▸ **TASK TO CARRY OUT**: Answer with one number only: the number of lines that contain "loose".

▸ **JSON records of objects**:
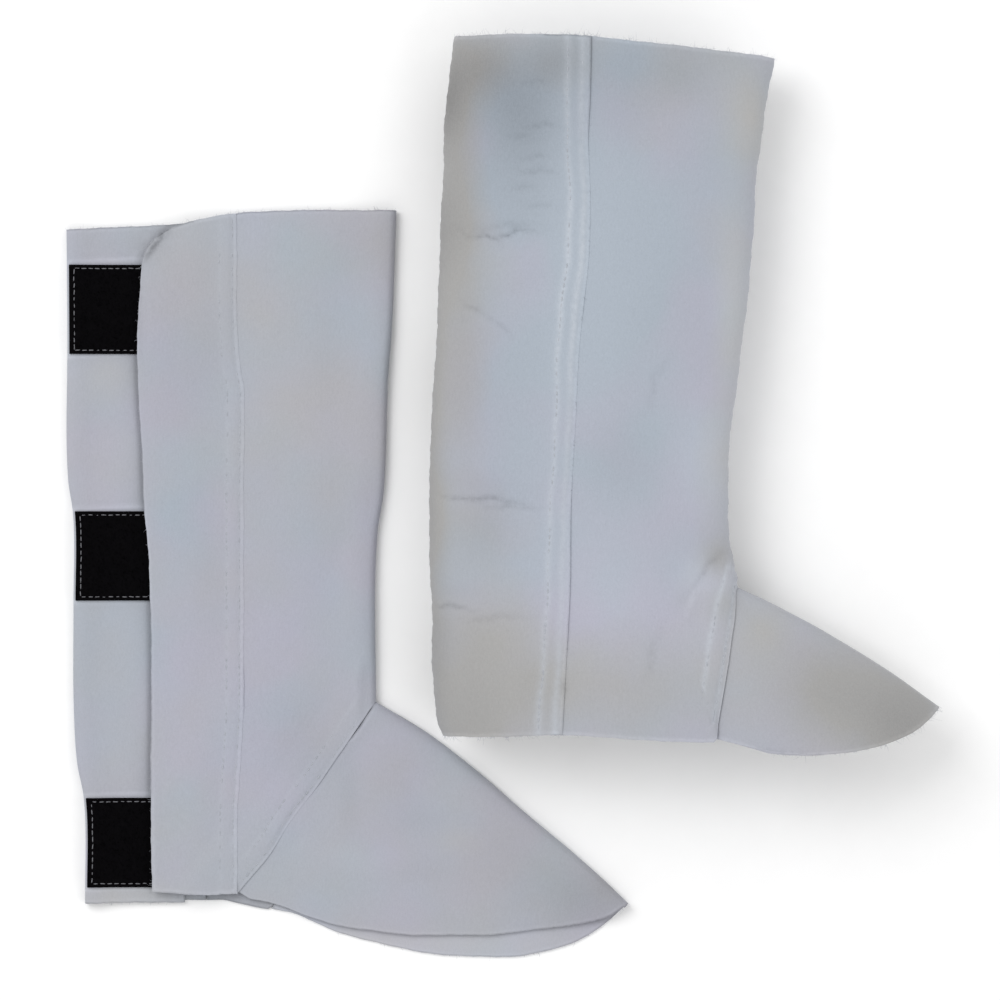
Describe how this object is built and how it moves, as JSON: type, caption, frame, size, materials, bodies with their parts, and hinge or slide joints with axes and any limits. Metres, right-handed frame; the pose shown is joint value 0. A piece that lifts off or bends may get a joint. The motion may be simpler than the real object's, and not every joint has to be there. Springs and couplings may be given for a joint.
{
  "type": "pair of welding leg guards",
  "caption": "Split leather leg guards for welding, with toe flap and hook-and-loop closure; one is laid flat, its mate is filled out and lies on its side.",
  "frame": {"origin": "on the floor, below the middle of the pair's box", "axes": "+Y up both legs from hem to top, +X from the back folds towards the toes, +Z up from the floor"},
  "size_m": [0.4858, 0.512, 0.075],
  "materials": {
    "leather": "matt suede, light grey split leather",
    "loop_tape": "black loop tape, napped, stitched round with pale thread",
    "hook_tape": "black hook tape, hidden inside the flap"
  },
  "bodies": {
    "root": {"flat_back_panel": "leather", "flat_flap": "leather", "flat_front_panel": "leather", "flat_hook_tape_1": "hook_tape", "flat_hook_tape_2": "hook_tape", "flat_hook_tape_3": "hook_tape", "flat_loop_tape_1": "loop_tape", "flat_loop_tape_2": "loop_tape", "flat_loop_tape_3": "loop_tape", "flat_toe_piece": "leather", "worn_back_panel": "leather", "worn_flap": "leather", "worn_front_panel": "leather", "worn_hook_tape_1": "hook_tape", "worn_hook_tape_2": "hook_tape", "worn_hook_tape_3": "hook_tape", "worn_loop_tape_1": "loop_tape", "worn_loop_tape_2": "loop_tape", "worn_loop_tape_3": "loop_tape", "worn_toe_piece": "leather"}
  },
  "joints": []
}
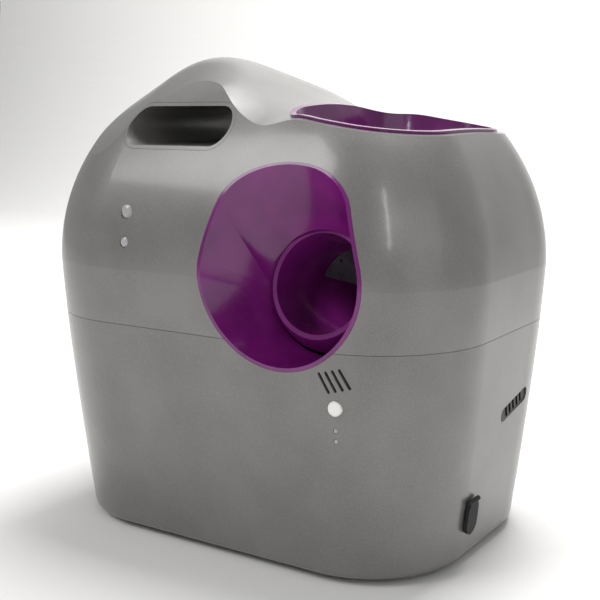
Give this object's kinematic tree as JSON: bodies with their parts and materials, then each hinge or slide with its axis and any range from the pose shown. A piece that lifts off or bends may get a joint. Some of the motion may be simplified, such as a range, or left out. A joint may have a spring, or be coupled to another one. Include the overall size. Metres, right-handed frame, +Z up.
{
  "type": "automatic dog ball launcher",
  "caption": "Free-standing pet ball launcher: rounded case with carrying slot, ball hopper, round launch mouth, tilting spring barrel, gear drive, control dials and battery base.",
  "frame": {"origin": "on the floor, at the middle of the bounding box's underside", "axes": "+Z up, the mouth looks along -Y, +X to the right of someone facing the mouth"},
  "size_m": [0.348, 0.252, 0.35],
  "materials": {
    "case_upper": "pearl grey moulded plastic, semi gloss",
    "case_lower": "pearl grey moulded plastic, semi gloss",
    "purple": "glossy moulded plastic",
    "lime": "glossy moulded plastic",
    "dark_trim": "fine texture",
    "grey_plastic": "moulded, matt",
    "white_plastic": "smooth",
    "acetal": "moulded gear plastic",
    "rubber": "matt",
    "pad_foam": "closed foam",
    "steel": "bright",
    "spring_steel": "drawn wire",
    "zinc": "zinc plated sheet",
    "brass": "turned",
    "motor_can": "zinc plated",
    "cell_wrap": "printed film left plain",
    "circuit_board": "solder mask",
    "clear_lens": "clear moulded acrylic"
  },
  "bodies": {
    "case": {"upper_shell": "case_upper", "lower_shell": "case_lower", "mouth_bowl": "purple", "handle_lining": "case_upper", "hopper_liner": "purple", "side_vent": "dark_trim", "foot_front_left": "rubber", "foot_front_right": "rubber", "foot_rear_left": "rubber", "foot_rear_right": "rubber", "battery_door": "case_lower", "battery_tray": "grey_plastic", "battery_cells": "cell_wrap", "battery_contacts": "spring_steel", "base_screws": "steel", "deck": "zinc", "trunnion_bracket_left": "zinc", "trunnion_bracket_right": "zinc", "aim_bracket": "zinc", "angle_dial_bezel": "dark_trim", "distance_dial_bezel": "dark_trim", "distance_potentiometer": "grey_plastic", "button_switch": "dark_trim", "status_lamps": "clear_lens", "control_board": "circuit_board", "speaker": "dark_trim", "sensor_lenses": "clear_lens", "sensor_board": "circuit_board", "dc_jack": "dark_trim", "main_board": "circuit_board", "ball_lever_pin": "steel", "ball_switch": "dark_trim"},
    "launch_unit": {"barrel": "purple", "pivot_ball": "purple", "breech_cap": "dark_trim", "launch_spring": "spring_steel", "inner_gear_plate": "zinc", "outer_gear_plate": "zinc", "gear_plate_pillars": "brass", "gear_plate_screws": "steel", "drive_motor": "motor_can", "aim_sector": "acetal"},
    "angle_knob": {"angle_dial": "lime", "aim_shaft": "steel", "aim_pinion": "acetal"},
    "distance_knob": {"distance_dial": "lime", "distance_shaft": "steel"},
    "plunger": {"plunger": "acetal", "plunger_pad": "pad_foam"},
    "final_drive": {"drive_sector": "acetal", "final_gear": "acetal", "final_shaft": "steel"},
    "idler": {"idler_gear": "acetal", "idler_shaft": "steel"},
    "motor_rotor": {"motor_pinion": "brass", "motor_shaft": "steel"},
    "button": {"power_button": "white_plastic"},
    "lever": {"ball_lever": "white_plastic"},
    "flap": {"jack_flap": "rubber"}
  },
  "joints": [
    {"name": "barrel_tilt", "type": "hinge", "parent": "case", "child": "launch_unit", "pos_m": [0.073, -0.062, 0.19], "axis": [-1, 0, 0], "range_deg": [0, 30]},
    {"name": "angle_dial_turn", "type": "hinge", "parent": "case", "child": "angle_knob", "pos_m": [-0.1, -0.017, 0.19], "axis": [-1, 0, 0], "range_deg": [-150, 0]},
    {"name": "distance_dial_turn", "type": "hinge", "parent": "case", "child": "distance_knob", "pos_m": [0.073, 0.126, 0.16], "axis": [0, 1, 0], "range_deg": [0, 240]},
    {"name": "final_turn", "type": "hinge", "parent": "launch_unit", "child": "final_drive", "pos_m": [0.03, 0.02895, 0.18944], "axis": [1, 0, 0], "range_deg": [0, 82.86]},
    {"name": "plunger_slide", "type": "slide", "parent": "launch_unit", "child": "plunger", "axis": [0, 0.9659, -0.2588], "range_m": [0, 0.026], "stiffness_N_per_m": 300, "springref_m": -0.005, "deforming": ["launch_spring"]},
    {"name": "idler_turn", "type": "hinge", "parent": "launch_unit", "child": "idler", "pos_m": [0.015, 0.0571, 0.20569], "axis": [1, 0, 0], "range_deg": [-276.87, 0]},
    {"name": "motor_turn", "type": "hinge", "parent": "launch_unit", "child": "motor_rotor", "pos_m": [0.005, 0.07853, 0.19281], "axis": [1, 0, 0], "range_deg": [0, 1105.47]},
    {"name": "button_press", "type": "slide", "parent": "case", "child": "button", "axis": [0, 1, 0], "range_m": [0, 0.0015], "stiffness_N_per_m": 800, "springref_m": -0.0005},
    {"name": "ball_lever_turn", "type": "hinge", "parent": "case", "child": "lever", "pos_m": [0.1165, 0.01, 0.235], "axis": [0, -1, 0], "range_deg": [0, 60], "stiffness_Nm_per_rad": 0.004, "springref_deg": -17.19},
    {"name": "flap_lift", "type": "hinge", "parent": "case", "child": "flap", "pos_m": [0.1632, -0.035, 0.04828], "axis": [0, -1, 0], "range_deg": [0, 100]}
  ],
  "couplings": [
    {"joint": "angle_dial_turn", "follows": "barrel_tilt", "ratio": -5},
    {"joint": "final_turn", "follows": "plunger_slide", "rad_per_m": 55.556},
    {"joint": "idler_turn", "follows": "plunger_slide", "rad_per_m": -185.19},
    {"joint": "motor_turn", "follows": "plunger_slide", "rad_per_m": 740.74}
  ]
}
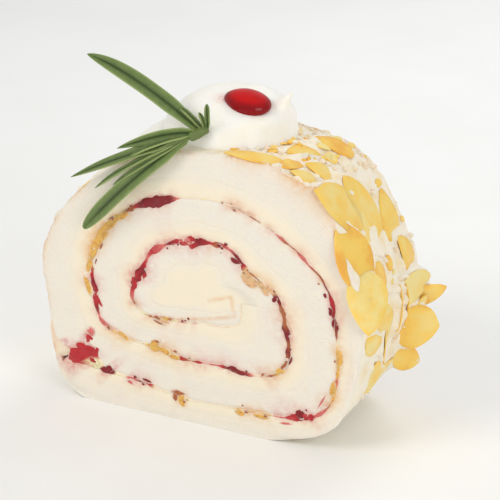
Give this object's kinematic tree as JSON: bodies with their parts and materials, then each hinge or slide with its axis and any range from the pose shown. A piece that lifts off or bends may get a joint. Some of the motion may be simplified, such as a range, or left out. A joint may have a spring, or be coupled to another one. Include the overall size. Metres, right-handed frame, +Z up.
{
  "type": "meringue roulade slice",
  "caption": "Cut slice of rolled meringue with a spiral of whipped cream and red jam, flaked almonds outside, and a cream rosette with a jelly drop and a rosemary sprig on top.",
  "frame": {"origin": "middle of the flat base the slice stands on, halfway through its thickness", "axes": "+Z up, +Y along the roll's axis into the slice, +X to the right when the front cut face (at -Y) is looked at"},
  "size_m": [0.0941, 0.0413, 0.0893],
  "materials": {
    "baked_meringue": "matte baked meringue, off-white, with pale golden flaked almonds",
    "cream_filling": "satin whipped cream, ivory",
    "red_jam": "wet red jam",
    "whipped_cream": "satin whipped cream, white",
    "red_jelly": "glossy clear red jelly",
    "rosemary": "waxy green leaf"
  },
  "bodies": {
    "root": {"meringue_sheet": "baked_meringue", "cream_filling": "cream_filling", "jam_layer": "red_jam", "cream_rosette": "whipped_cream", "jelly_drop": "red_jelly", "rosemary_sprig": "rosemary"}
  },
  "joints": []
}
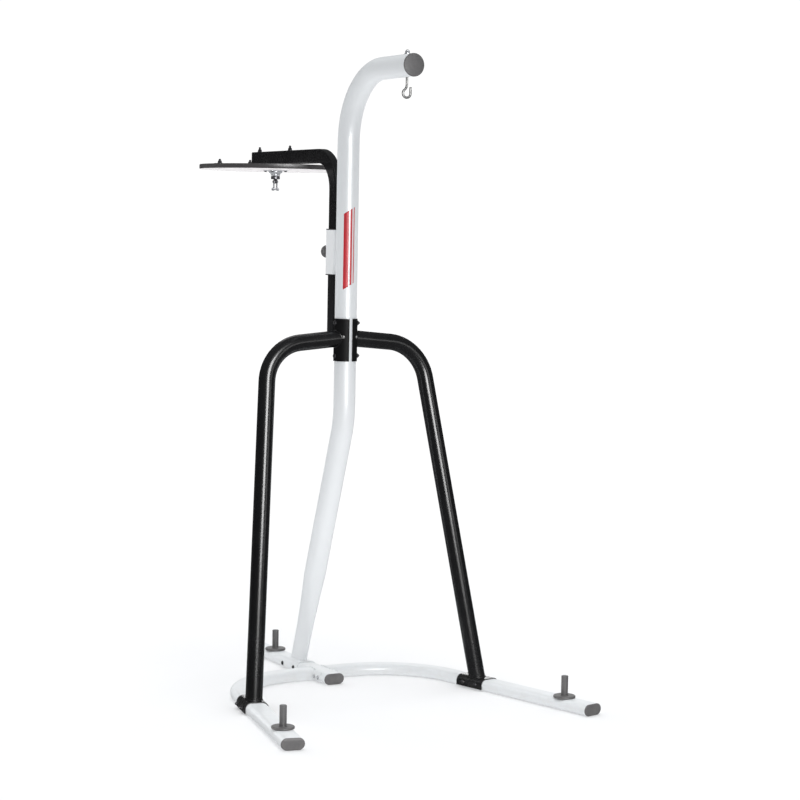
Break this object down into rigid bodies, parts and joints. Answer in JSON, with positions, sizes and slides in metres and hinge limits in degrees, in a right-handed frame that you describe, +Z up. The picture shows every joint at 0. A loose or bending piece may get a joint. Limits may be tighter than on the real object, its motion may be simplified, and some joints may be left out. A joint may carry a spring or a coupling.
{
  "type": "boxing bag stand",
  "caption": "Free-standing tubular boxing stand: gooseneck arm with a bag hook in front, height-adjustable round board with a swivel hanger behind, and weight pegs on a bent base.",
  "frame": {"origin": "on the floor under the middle of the tail tube, where the two bent base tubes meet it", "axes": "+Z is up; the hook arm reaches towards -Y and the round board is on the +Y side; +X is to the right seen from the hook side"},
  "size_m": [1.1904, 1.6024, 2.187],
  "materials": {
    "white_coat": "gloss powder coat",
    "black_coat": "semi-gloss powder coat",
    "grey_plastic": "moulded, fine grain",
    "grey_coat": "satin powder coat",
    "black_plastic": "moulded",
    "black_fastener": "black oxide",
    "zinc_plate": "bright zinc",
    "dark_steel": "oiled",
    "board_laminate": "pale laminate over board"
  },
  "bodies": {
    "stand": {"upper_post": "white_coat", "lower_post": "white_coat", "clamp_shell_left": "black_coat", "clamp_shell_right": "black_coat", "clamp_bolts": "black_fastener", "clamp_nuts": "black_fastener", "clamp_side_screws": "zinc_plate", "base_left_tube": "white_coat", "base_right_tube": "white_coat", "base_left_bracket": "white_coat", "base_right_bracket": "white_coat", "bracket_bolts": "zinc_plate", "bracket_nuts": "zinc_plate", "left_leg_saddle": "black_coat", "right_leg_saddle": "black_coat", "saddle_bolts": "black_fastener", "saddle_nuts": "black_fastener", "left_leg": "black_coat", "right_leg": "black_coat", "tail_tube": "white_coat", "post_foot_saddle": "white_coat", "foot_bolts": "black_fastener", "foot_nuts": "black_fastener", "base_end_caps": "grey_plastic", "arm_end_cap": "grey_plastic", "weight_pegs": "grey_coat", "peg_discs": "grey_coat", "peg_nuts": "zinc_plate", "hook_washer": "zinc_plate", "arm_sleeve": "white_coat", "knob_boss": "zinc_plate", "sleeve_bush_top": "black_plastic", "sleeve_bush_bottom": "black_plastic"},
    "hook": {"hook_bolt": "zinc_plate", "hook_nut": "zinc_plate"},
    "board_arm": {"speed_arm": "black_coat", "speed_arm_plugs": "black_plastic", "board_bracket": "black_coat", "platform_board": "board_laminate", "board_edging": "black_plastic", "arm_bolts": "black_fastener", "arm_washers": "black_fastener", "arm_nuts": "black_fastener", "board_bolts": "black_fastener", "board_washers": "black_fastener", "board_nuts": "black_fastener", "swivel_plate": "zinc_plate", "swivel_screws": "black_fastener", "swivel_housing": "zinc_plate"},
    "spindle": {"swivel_spindle": "dark_steel"},
    "hanger": {"hanger_cheeks": "zinc_plate", "hanger_pivot_pin": "dark_steel", "hanger_spool": "zinc_plate"},
    "knob_screw": {"knob_screw": "zinc_plate"},
    "knob": {"knob_handle": "grey_plastic"}
  },
  "joints": [
    {"name": "hook_swivel", "type": "hinge", "parent": "stand", "child": "hook", "pos_m": [0, -0.559, 2.15], "axis": [0, 0, 1], "continuous": true},
    {"name": "board_arm_height", "type": "slide", "parent": "stand", "child": "board_arm", "axis": [0, 0, 1], "range_m": [-0.13, 0.18]},
    {"name": "knob_travel", "type": "slide", "parent": "stand", "child": "knob_screw", "axis": [0, 1, 0], "range_m": [0, 0.00451]},
    {"name": "knob_turn", "type": "hinge", "parent": "knob_screw", "child": "knob", "pos_m": [0, -0.022, 1.52], "axis": [0, 1, 0], "range_deg": [0, 1080]},
    {"name": "swivel_spin", "type": "hinge", "parent": "board_arm", "child": "spindle", "pos_m": [0, 0.4043, 1.79], "axis": [0, 0, 1], "continuous": true},
    {"name": "hanger_swing", "type": "hinge", "parent": "spindle", "child": "hanger", "pos_m": [0, 0.4043, 1.7681], "axis": [1, 0, 0], "range_deg": [-75, 75]}
  ],
  "couplings": [
    {"joint": "knob_travel", "follows": "knob_turn", "m_per_rad": 0.00023873}
  ]
}
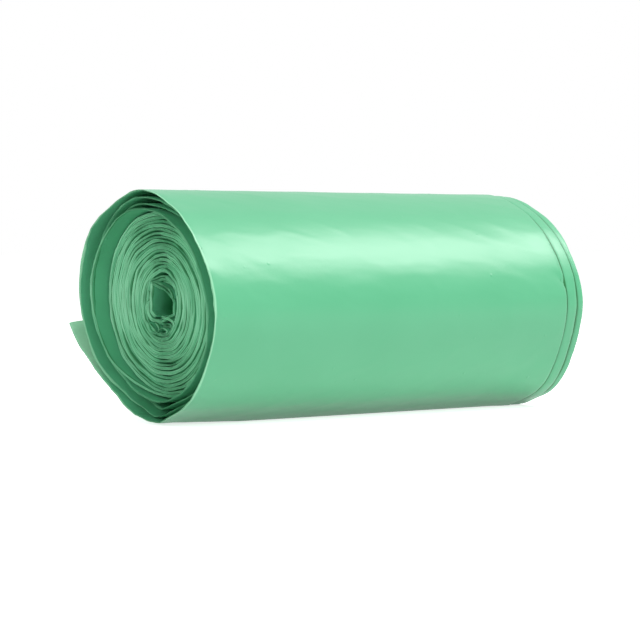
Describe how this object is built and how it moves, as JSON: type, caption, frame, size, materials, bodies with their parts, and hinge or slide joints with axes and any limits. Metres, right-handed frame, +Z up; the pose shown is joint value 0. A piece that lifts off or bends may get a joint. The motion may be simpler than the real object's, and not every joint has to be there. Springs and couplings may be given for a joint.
{
  "type": "bin bag roll",
  "caption": "Coreless roll of folded plastic film bags lying on its side, wound tight inside and loose outside, with a free tail.",
  "frame": {"origin": "middle of the small flat spot under the roll, on the surface that it lies on", "axes": "+X runs along the roll, away from the end whose outer turns stand proud; +Y points to the side where the free tail lies; +Z is up"},
  "size_m": [0.158, 0.0844, 0.0745],
  "materials": {
    "green_film": "satin polyethylene film, slightly wrinkled"
  },
  "bodies": {
    "root": {"bag_roll": "green_film"}
  },
  "joints": []
}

▸ **EXERCISE OUTPUT**: 2